In Saudi Arabia, ISIS-related terrorism killed 13 people and wounded 31 others between January and June 2016; on the 30th of April 2015, ISIS chief Abu Bakr al-Baghdadi has also directed its supporters to target the Kingdom and described it as the source of evil. Over the two past years, Saudi Arabia witnessed around 15 suicide bombing attacks carried out by ISIS and Shi’ite extremists, in addition to a number of operations that targeted mosques for both Sunnis and Shi’ites in Jeddah and Qatif regions.

*Iran, an exception
Osama bin Laden considered Saudi Arabia his first enemy and the first target of his attacks, but he always recommended not to target Iran. He considered the Kingdom a home for disbelief and insisted on attacking it. Moreover, calls for terrorism have found a remarkable response from both Sunni and Shi’ite extremists, who have considered Saudi Arabia their main enemy.

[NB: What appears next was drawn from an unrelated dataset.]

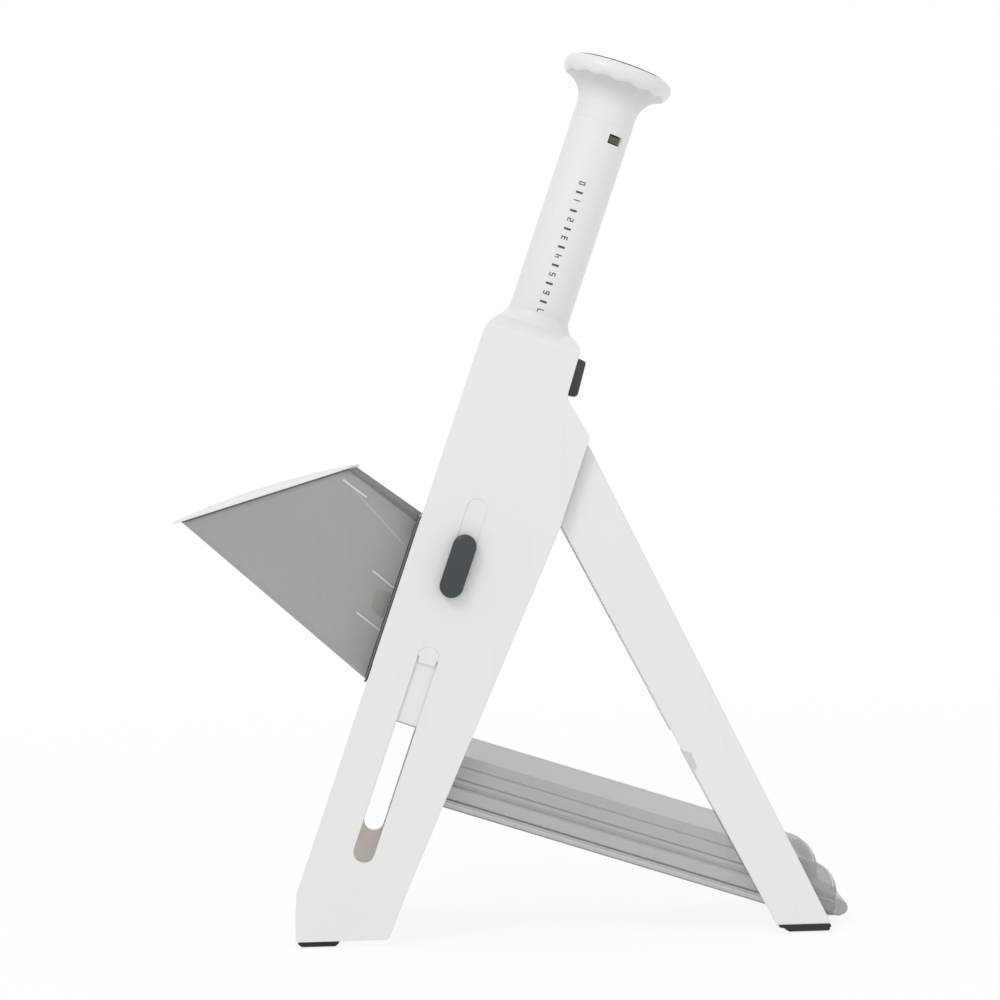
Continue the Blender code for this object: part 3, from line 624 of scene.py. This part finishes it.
def make_panels():
    """Side shells down to the table, with rounded edges, the guide slot and the latch track."""
    shoe = [(*from_table(31.0, SHOE_TOP), 2.0), (*from_table(SHOE_REAR, SHOE_LOW), 1.5),
            (*from_table(SHOE_FRONT, SHOE_LOW), 1.0), (*from_table(SHOE_FRONT, SHOE_TOP), 2.0)]
    outline = rounded([*HEAD_CORNERS, (23.1, 262.4, 6.0), (38.2, 249.3, 3.0), (38.3, 207.2, 8.0),
                       (31.0, 118.1, 0.0), (24.6, 33.0, 0.0), *shoe, (FRONT_U, 17.5, 3.0)])
    inside, outside = THROUGH
    slot = capsule(SLOT_U, SLOT_LOW_W, SLOT_TOP_W, SLOT_R)
    channel = capsule(SLOT_U, SLIDER_LOW_W - STROKE, SLOT_TOP_W + 1.0, SLIDER_HALF + 0.6)
    track = capsule(KNOB_U, KNOB_LOW_W, TRACK_TOP_W, TRACK_R)
    stem_slot = capsule(KNOB_U, STEM_W, STEM_W + KNOB_TRAVEL, STEM_R + 0.4)
    for name, side in SIDES.items():
        shell = prism(outline, PANEL_IN, HALF_WIDTH, 0.0, 2.5, 6)
        cuts = [shoulder(), prism(slot, inside, outside), prism(channel, inside, SLIDER_OUT + 0.2),
                prism(track, HALF_WIDTH - TRACK_DEPTH, outside), prism(stem_slot, inside, outside)]
        panel = piece("body_panel_" + name, sided(side, carved(shell, cuts)), BODY, "body", WHITE,
                      ["side_panel_" + name], 0.2, 50.0)
        # The panels' inner faces take the copy with painted light.
        line_faces(panel, INNER_LIT_WHITE, lambda face, side=side: face.normal.y * side < -0.9)


def make_head():
    """Head between the panels, with the collar that the handle slides through."""
    half = PANEL_IN - HAIRLINE
    outline = rounded([(FRONT_U, HEAD_LOW_W, 0.0), *HEAD_CORNERS, (HEAD_REAR_U - 0.3, HEAD_LOW_W, 0.0)])
    cone = [(0, 284.0), (18.6, 284.0)]
    for step in range(11):
        share = step / 10
        cone.append((COLLAR_R + COLLAR_FLARE * (1 - share) ** 1.8, HEAD_TOP_W + 0.1 + 6.4 * share))
    cone.append((0, HEAD_TOP_W + COLLAR_RISE))
    boss = [(0, HEAD_LOW_W), (16.6, HEAD_LOW_W), (16.6, 285.0), (0, 285.0)]
    bore = [(0, 255.0), (BORE_R, 255.0), (BORE_R, 300.0), (0, 300.0)]
    hollow = box((-18.3, 18.9), (-46.0, 46.0), (260.0, 283.0))
    button_window = box((16.9, 30.0), (-11.6, 11.6), (263.4, 282.8))
    head = carved(prism(outline, -half, half), [hollow, shoulder(), mirrored(shoulder())])
    head = carved(head, [turned(bore), button_window], [turned(cone), turned(boss)])
    piece("head_shell", head, BODY, "body", WHITE, ["head_housing", "handle_bush"],
          0.3, 45.0)


def make_base():
    """Shoe between the panels, and its two soft feet."""
    half = PANEL_IN - HAIRLINE
    outline = rounded([(SHOE_FRONT, SHOE_LOW, 1.0), (SHOE_REAR, SHOE_LOW, 1.5), (31.0, SHOE_TOP, 0.0),
                       (SHOE_FRONT, SHOE_TOP, 0.0)])
    pocket = rounded([(-12.4, 5.2, 2.0), (50.0, 5.2, 0.0), (50.0, 30.0, 0.0), (-12.4, 30.0, 0.0)])
    shoe = carved(prism(outline, -half, half), [prism(pocket, -48.0, 48.0)])
    piece("base_floor", shoe, TABLE, "body", WHITE, ["base_shoe"], 0.4)
    sole = rounded([(-14.2, 2.3, 0.3), (4.0, 2.3, 0.3), (3.9, 1.3, 0.5), (2.4, 0.0, 1.2), (-12.6, 0.0, 1.2),
                    (-14.1, 1.3, 0.5)])
    for name, side in SIDES.items():
        pad = prism(sole, 36.0, 51.0, 0.9, 0.9)
        piece("front_pad_" + name, sided(side, pad), TABLE, "body", RUBBER, ["front_foot_" + name])


def make_screws():
    """Domed screw heads with a cross recess, on the right panel."""
    turns = [math.pi / 2 * step / 8 for step in range(8)]
    for number, (u, w) in enumerate(SCREWS, 1):
        dome = [(SCREW_R * math.cos(turn), SCREW_RIM + SCREW_RISE * math.sin(turn)) for turn in turns]
        head = turned([(0, 0.0), (SCREW_R, 0.0), *dome, (0, 1.2)], 40)
        slots = [box((-1.7, 1.7), (-0.32, 0.32), (0.55, 2.0)), box((-0.32, 0.32), (-1.7, 1.7), (0.55, 2.0))]
        head = carved(head, slots)
        bmesh.ops.rotate(head, matrix=Matrix.Rotation(math.radians(-90.0), 3, "X"), verts=head.verts)
        bmesh.ops.translate(head, vec=(u, HALF_WIDTH, w), verts=head.verts)
        piece(f"screw_{number}", head, BODY, "body", STEEL, [f"panel_screw_{number}"])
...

It is worth noting that the Kingdom has been the first to kick al-Qaeda members out of its territories and to eradicate their presence since 2005, a move that has been ignored by Western observers and experts; members of the U.S. Congress have also neglected the Kingdom’s achievement in this field and blamed it for crimes committed by members who targeted the Saudi national security in the first place.